Struggling with the Evils of Marine Toilets
09 December 2010
Gary Stratton
Part 1
Marine toilets are a necessary evil. They may be necessary but I hate them. I actually enjoy maintaining our 46 foot Durbeck cutter APOLIMA. Finding, solving and fixing problems gives me a feeling of accomplishment and pride in her. But marine toilets are the worst contraptions to work on. I think Murphy is in full swing where toilets are concerned.
One of my earliest memories about the ugliness of working on toilets in a boat was about 32 years ago. We had recently launched our new Maple Leaf 48 and were sailing down the Fraser River headed for a weekend in the Gulf Islands with my wife and our four children and a couple of guests. My daughter came up and mentioned that she couldn't get the forward toilet to flush.
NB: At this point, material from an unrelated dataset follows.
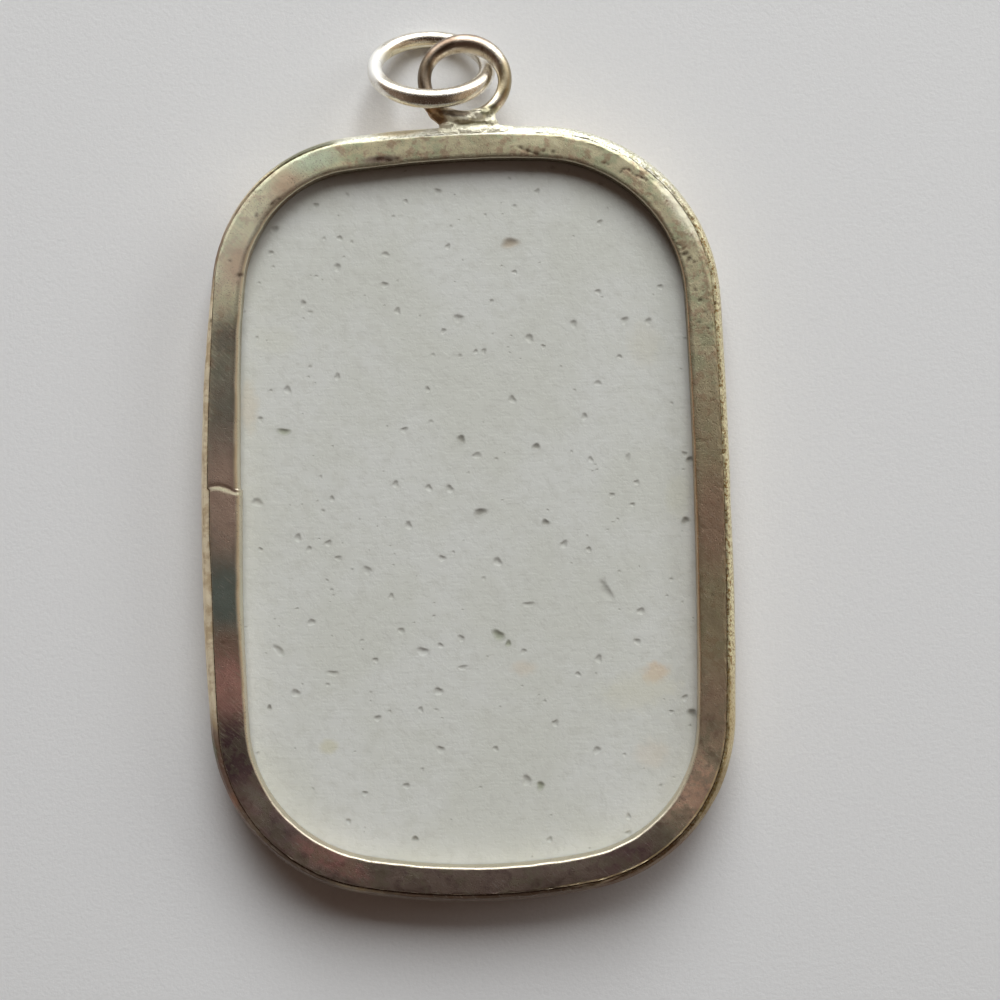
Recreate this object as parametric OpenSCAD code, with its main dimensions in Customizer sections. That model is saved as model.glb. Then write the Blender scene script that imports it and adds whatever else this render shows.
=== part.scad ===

On investigating, it was true, this Expensive 'high quality' toilet was indeed plugged and of course it had to have a bowel movement involved. The boat was running downstream in the Fraser River with the tide and current and against a breeze which was building so she was pitching a bit. I started to take things apart to find the blockage and got further into this stinky mess until finally I had the output hose off and found that it was clogged solid with bacon grease and peas.
By this time I was feeling decidedly seasick what with the wild pitching of the boat, the smell and me with my head down reaching into almost inaccessible access spaces. When I mentioned the cause of the problem to my wife, she said that she had read where it was beneficial to pour a little oil into the toilet occasionally to lubricate the workings. During breakfast, faced with a good bit of bacon grease in the frying pan and some left over cooked peas she had decided that the head pump needed lubricating. Enough said.
Perhaps Francis Herreschoff had it right -- a Cedar Bucket.